Saime Cesay arrived at the base in the morning as news about the slaying of Sy-Savane Oumar began to spread. He had not heard what had happened to his dear friend. The cabbies mingling outside the base on Frederick Douglass Boulevard told him 4-3 was dead. "I saw him last night," Cesay said, his hand cupped over his mouth in disbelief.
"Somebody killed him in Coney Island," one driver said. In tribute to 4-3, Cesay parked his gray Lincoln and did not work for the remainder of the day. But two days later, he was ripped off. A couple whom Cesay had picked up on the street asked him to take them to Fordham Road. "When we got there, the man and lady don't want to pay me. I think about it. I say, 'I don't wanna make problem.' " They beat Cesay out of an $8 fare.
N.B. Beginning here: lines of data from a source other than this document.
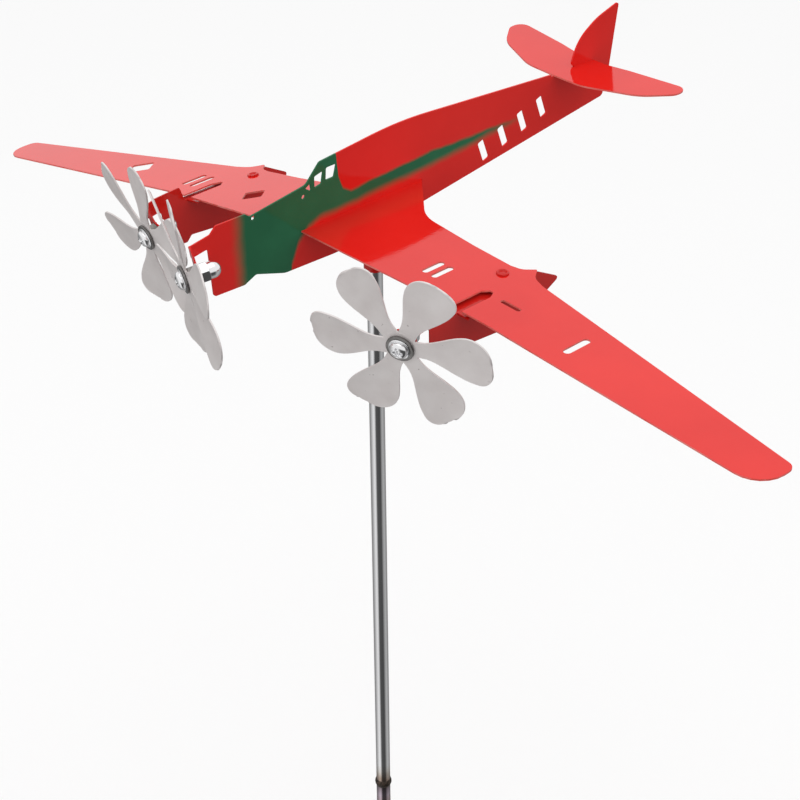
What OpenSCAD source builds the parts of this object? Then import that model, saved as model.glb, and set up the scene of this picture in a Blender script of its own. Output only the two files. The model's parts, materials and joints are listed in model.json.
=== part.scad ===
// Three-propeller aeroplane whirligig of cut sheet metal, turning on a garden mast.
// +X is towards the nose, +Y to port, +Z up. The origin is on the mast's axis at ground level.

/* [Airframe] */
// Distance between the two wing tips, with both halves level
wingspan = 640; // [600:1:700]
// Thickness of the sheet of the fuselage, wing, tailplane and nacelles
sheet = 1; // [0.8:0.1:1.5]
// Height of the wing's root above the ground
wing_z = 500; // [420:1:900]
// Angle at which the port half of the wing droops
port_droop = 0.8; // [0:0.1:12]
// Angle at which the starboard half of the wing droops
starboard_droop = 12.1; // [0:0.1:13]
// Height of the tailplane above the wing's root
tail_z = 31.5; // [30.5:0.5:32]

/* [Engines] */
// Distance of the port nacelle plate from the fuselage, along the wing
port_nacelle_y = 116; // [114:0.5:118]
// Distance of the starboard nacelle plate from the fuselage, along the wing
starboard_nacelle_y = 118.5; // [116:0.5:118.5]
// Place of the nacelle tabs' folds, ahead of the mast
nacelle_fold_x = 73.2; // [72:0.1:76]
// Place of the nose tab's fold, ahead of the mast
nose_fold_x = 126; // [125:0.5:128]
// Depth of the port propeller's axis below the wing
port_drop = 8.3; // [7:0.1:13]
// Depth of the starboard propeller's axis below the wing
starboard_drop = 11.7; // [7:0.1:13]
// Height of the nose propeller's axis above the wing's root
nose_rise = 5; // [3:0.5:7]
// Angle at which the port propeller's axis points outward
port_toe = 23; // [0:1:30]
// Angle at which the starboard propeller's axis points outward
starboard_toe = 8; // [0:1:30]
// Angle at which the nose propeller's axis points to starboard
nose_toe = 20; // [0:1:25]
// Angle at which every propeller's axis points downward
shaft_tilt = 9; // [0:1:10]

/* [Propellers] */
// Radius of each propeller at its blade tips
propeller_r = 50; // [46:1:52]
// Number of blades on each propeller
blades = 6; // [3:1:6]
// Angle by which each blade leans out of the plane in which it turns
blade_pitch = -7; // [-12:1:12]
// Radius of the flat disc in the middle of each propeller
hub_r = 10; // [9:0.5:12]

/* [Hardware] */
// Diameter of the screws on which the propellers turn
screw_d = 6; // [6:1:6]
// Diameter of the screws' pan heads
head_d = 12; // [11:0.5:13]
// Diameter of the front washers
front_washer_d = 15.5; // [13:0.5:16]
// Width of the nuts across their flats
nut_flats = 10; // [10:0.5:11]

/* [Mast] */
// Outer diameter of the mast tube and of the ground spike
mast_d = 9.5; // [9:0.5:10.5]
// Wall of the mast tube
mast_wall = 1; // [0.8:0.1:1.2]
// Outer diameter of the sleeve that turns on the mast
sleeve_d = 12.7; // [12.5:0.1:14]
// Depth that the spike reaches below the ground
spike_depth = 150; // [120:5:250]
// Height of the weld between the spike and the tube above the ground
weld_z = 50; // [30:1:100]

/* [Hidden] */

NOSE = 0;
PORT = 1;
STARBOARD = -1;
ENGINES = [NOSE, PORT, STARBOARD];

$fn = 48;
tiny = 0.01;
skin = sheet / 2;
bend_r = skin + 0.1;
lean = tan(shaft_tilt);

// Running clearances
running_gap = 0.05;
side_gap = 0.25;

// Stack on each screw, measured forward from the front face of its tab
hole_reach = 6.5;
screw_r = screw_d / 2;
nut_h = 5;
back_washer_t = 0.8;
back_washer_r = 6;
front_washer_t = 1.2;
blade_t = 1;
head_h = 3.6;
back_washer_x = nut_h;
propeller_x = back_washer_x + back_washer_t + side_gap;
front_washer_x = propeller_x + blade_t + side_gap;
head_x = front_washer_x + front_washer_t;
screw_length = 18;

// Angle at which each propeller has come to rest
nose_spin = -7;
port_spin = -24;
starboard_spin = -19;

// Acorn nuts
acorn_hex_h = 5;
acorn_dome_r = 4.75;
acorn_h = 12;

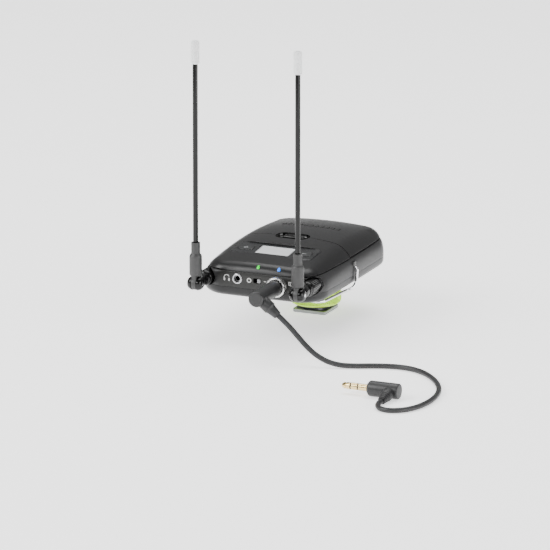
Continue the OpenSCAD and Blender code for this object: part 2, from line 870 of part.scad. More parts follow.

In anger, Cesay told his passengers, "That's why the Spanish [livery drivers] don't take you." (Babou says that while he sympathizes with Cesay's outrage, he does not share the sentiment that Latino taxi drivers, like their yellow cab counterparts, are bypassing African Americans for racist reasons. "I've lived in Harlem for 11 years now, and I really don't feel any kind of resentment between the two," he claims. "What you see is that the same people that are bringing security problems into the community are the same people who we are fearful of. Any old lady, whether or not she is African American, any regular nine-to-five person, is fearful of the gangs around the corner.") Cesay believes if he'd prolonged the confrontation the couple would have attacked him. So he has a new policy. "People are standing in the street and they don't have money and when they get in your car, they don't tell you. [From now on] if I take anybody and you tell me you don't have money I tell you, 'Open the door and get out, because I don't want problems.' "
Dame Babou says despite the killings of livery cabbies, more and more Africans are getting behind the wheel. "What is amazing is that they are desensitized [to the murders] because they have happened so many times. . . . We are almost fatalistic about these things. They say, 'Maybe not me,' and when it hits home it's always hard."